"O pastor atraiu Bolsonaro para o que pode ter sido um dos maiores fiascos da extrema direita", escreve o colunista Moisés Mendes
Até as baleias vistas de longe e citadas pelo deputado
Gustavo Gayer sabiam que a aglomeração de Copacabana era de alto risco para o
fascismo. E se confirmou o que muitos temiam.
A aglomeração fracassou pelo que não conseguiu acrescentar à
manifestação de 25 de fevereiro na Paulista. O ato pode ser considerado, pelo
contexto político, um fiasco histórico
Para usar um clichê da extrema direita, Bolsonaro e Malafaia
mantêm uma narrativa, mas não conseguem mais criar um fato novo, como gesto
político, que a sustente.
A narrativa dos ataques a Alexandre de Moraes como ministro
censor e autoritário e de desqualificação das provas do golpe chegou à exaustão
na aglomeração em Copacabana.
A repetição de que a direita é perseguida e censurada se
tornou uma chatice e resultou no que de pior pode acontecer na política. Quase
anulou, pela baixa presença e pela carência retórica, tudo o que eles fizeram
até aqui.
O ato no Rio não precisava ser maior do que o de São Paulo.
Mas deveria expressar um acréscimo como ação política e respaldo da base de
tios e tias do zap. Foi um retrocesso, até porque os grandes nomes do
bolsonarismo não apareceram.
Malafaia atacou Moraes citando-o por 24 vezes, depois de se
referir ao ministro por 16 vezes em São Paulo. Definiu Moraes como ditador e
insinuou que o Senado deve pedir seu impeachment sob pressão popular.
Mas não agregou quase nada ao que havia dito na Paulista.
Michelle fez uma pregação religiosa básica, de curso para pastores, e os outros
oradores foram tão insignificantes que não há o que citar do que disseram. Com
exceção da poética referência às baleias, feita por Gayer.

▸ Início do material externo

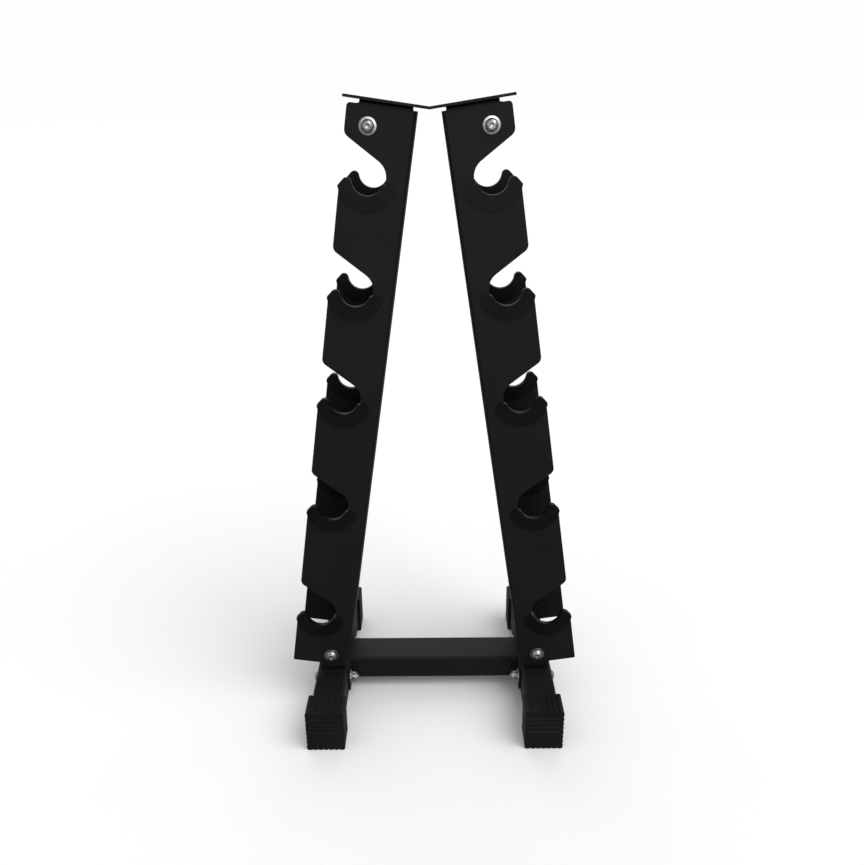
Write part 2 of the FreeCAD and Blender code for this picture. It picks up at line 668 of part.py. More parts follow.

Bolsonaro falou por 34 minutos, anunciando várias vezes que
iria encerrar o discurso, como se perseguisse uma ideia melhor, uma frase, uma
eureca. Ele sabe o que viu de cima do caminhão.
Viu Copacabana quase sem gente para ouvi-lo dizer que sempre
jogou nas quatro linhas, que está cercado e que pode ser preso a qualquer
momento.
O que fica da aglomeração é que nem Malafaia nem Bolsonaro,
agora sem os militares, têm força suficiente para desfazer o cerco do Supremo e
pressionar ou desqualificar Alexandre de Moraes.
Ambos deixaram claro que o inquérito das fake news é o que
mais preocupa, porque está perto do desfecho. Que bateu um cansaço também no
fascismo, como já havia batido nas esquerdas. E que eles dependem agora de algo
além do apoio do gângster Elon Musk.
Há um esgotamento de repertório no que a extrema direita tem
a dizer. O bolsonarismo pode estar se tornando chato para os próprios
bolsonaristas, ou Copacabana, um dos melhores lugares do Brasil para uma
aglomeração domingueira, não teria atraído poucos tios.
A surpresa do evento foi a presença da cubana Zoe Martinez,
que se apresentou como uma refugiada do comunismo e fez uma pergunta inusitada
aos idosos que foram à praia: quem de vocês se lembra quando começou a usar
papel higiênico? E disse então que conheceu papel higiênico aos 12 anos no Brasil,
porque não havia em Cuba.
A extrema brasileira atraiu para a aglomeração fracassada uma cubana que tenta ajudar na mobilização do povo de Bolsonaro com a nova narrativa do papel higiênico.
O evento no Rio foi terrivelmente fracassado, em todos os
sentidos. Tanto que, abatido, Bolsonaro disse ao final: “Se algo de ruim acontecer
comigo, não desistam”.
Estava insinuando de novo que pode vir a sofrer outro
atentado, para investir na ideia de que é um alvo permanente a ser eliminado.
O que a aglomeração mostrou, como indiferença do próprio
povo, é que Bolsonaro já pode ser preso, depois de agradecer mais uma vez a
Deus “pela segunda vida que me deste em Juiz de Fora”.
Ficou complicado, depois do fiasco organizado por Malafaia em
Copacabana, assegurar uma nova vida política a Bolsonaro.